Daily Archives: January 4, 2012

Reviving “A History of Bainbridge Island”

Eagle Harbor Book Co. is reviving one of the most wide-ranging books about Bainbridge Island history.

Written by Katy Warner in 1968, “A History of Bainbridge Island” was printed about a half-dozen times before its last printing in 1992. While several books about Bainbridge history have focused on a specific topic or community, such as Croatian immigrant fishermen (“Let It Go, Louie”), the early development of Port Blakely (“Port Blakely: The Community Captain Renton Built”) or Filipino farmers (“Island Grown”), Warner’s book aims to tell a broader island story.

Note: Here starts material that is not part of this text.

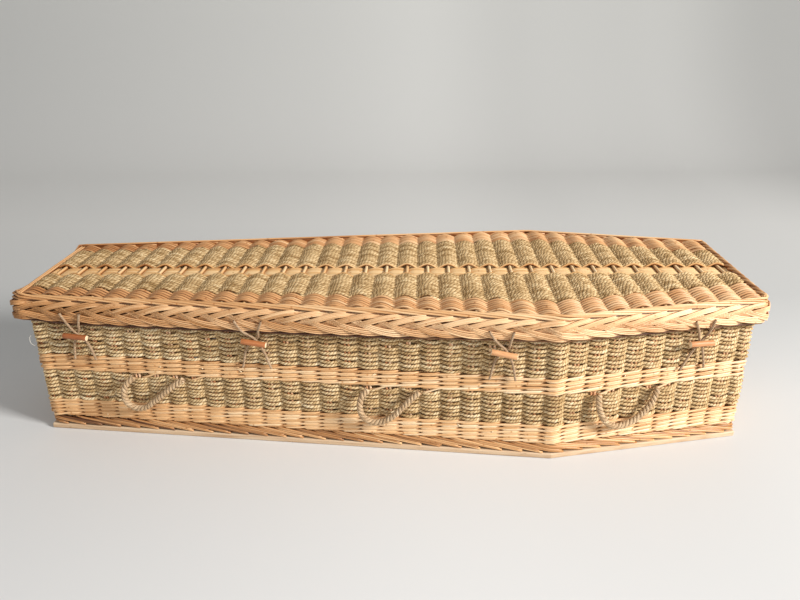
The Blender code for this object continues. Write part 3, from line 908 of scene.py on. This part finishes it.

“We felt strongly there needs to be better access to this book,” longtime Eagle Harbor Book Co. employee Mary Gleysteen told me last week for a story I did on her retirement.

Gleysteen’s Eagle Harbor colleagues credit her for pushing the bookstore to republish the 68-page book. It has a new cover, a few footnoted updates and explanations about language usage (“squaw,” for example, is now considered derogatory and is no longer in common usage).

Warner’s outlook on historic events, writing style, and the fact that she would even call Native American woman “squaws” makes the book itself an interesting artifact, Gleysteen said.

“It’s a historic document on its own,” she said. “It’s really dated, and it’s sort of quaint in its writing and attitudes.”

“A History of Bainbridge Island” ranges over various Bainbridge communities, including the Port Madison and Port Blakely mill towns, Creosote and Fort Ward. It also has chapters on the Mosquito Fleet, an Indian princess who married a Slovak sailor and the time when outlaw Harry Tracy took an island family hostage.

Warner wrote the book after several third grade teachers suggested she put together a simple island history that school kids could read on their own.

The Bainbridge Island School District produced the first edition for its social studies classes.

Bainbridge Friends of the Library owns the rights to the book and have produced several of the subsequent editions.

In 2009, the Bainbridge Historical Museum put the book online (Google it and then get ready for several PDF downloads).

Eagle Harbor Book Co.’s edition is available for $20 at the Winslow Way store or on its website.